Sleep staging: 30 s windowed FFT yields $\theta$ , $\alpha$ , and $\delta$ band power; REM epochs are detected using EEG/EOG threshold combinations:

$P_\theta > T_\theta; \;\; \frac{P_\theta}{P_\alpha + P_\delta} > \gamma; \;\; \text{EOG}_{\mathrm{RMS}} > T_{\mathrm{EOG}}$

Closed-loop stimulation: On REM detection, an Arduino-controlled mask delivers 5 bursts of 200 ms blue LED flashes (1 Hz), exploiting theta dominance and blue penetration through closed eyelids. Pseudocode ties REM detection to serial triggers.
Evaluation: Subjective reports confirm dream incorporation of visual stimuli. Latency is dictated by the windowed detection interval (~32 s). Future improvements target automated, artifact-robust online scoring and multimodal (vibro-tactile) stimulus.

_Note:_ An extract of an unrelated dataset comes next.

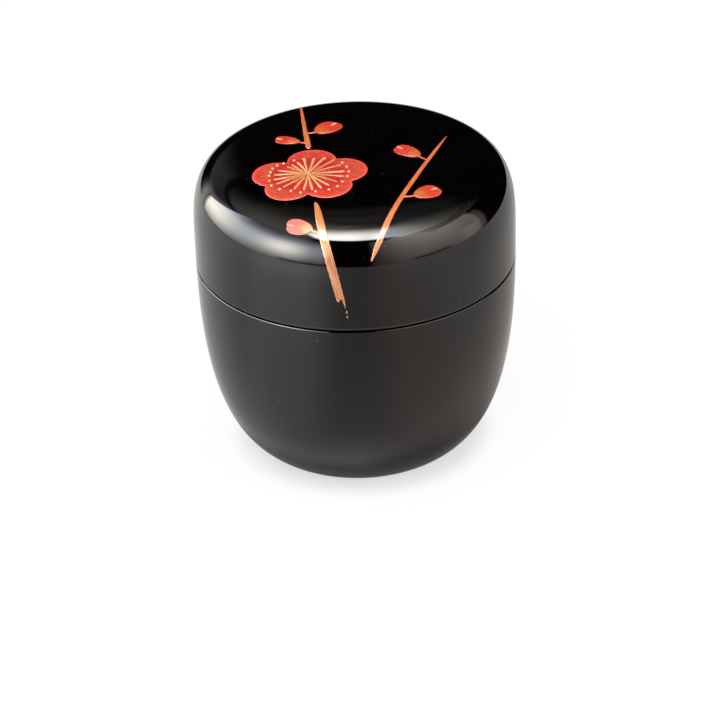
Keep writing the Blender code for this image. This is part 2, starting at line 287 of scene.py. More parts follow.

This form of DreamControl enables reliable external incorporation of controlled cues into the dreaming process, validated in pilot sleep lab studies (Hamon et al., 2019).

7. Synthesis, Limitations, and Future Directions

DreamControl frameworks, regardless of substrate (RL, generative modeling, BCI, vision, robotics), leverage a common philosophy: split control from prediction, supply structured priors (world models, human trajectories, coarse geometry, explicit cues), and enforce control objectives (through analytic gradients, stochastic optimization, or closed-loop intervention) in high-dimensional latent or perceptual spaces. Direct extensions include learning finer-grained factorized dynamics (beyond two-branch models), richer cross-modal guidance, and automated curriculum discovery for control priors. Limitations remain in computational cost (diffusion/score-based methods), robustness to highly entangled scene dynamics, and capacity for generalization outside learned priors.

This unified perspective situates DreamControl as both an architectural principle and a set of concrete toolchains for sample-efficient, semantically aligned, and controllable behavior in complex systems (Hafner et al., 2019, Pan et al., 2022, Kalaria et al., 17 Sep 2025, Huang et al., 2023, Moniz et al., 2019, Hamon et al., 2019).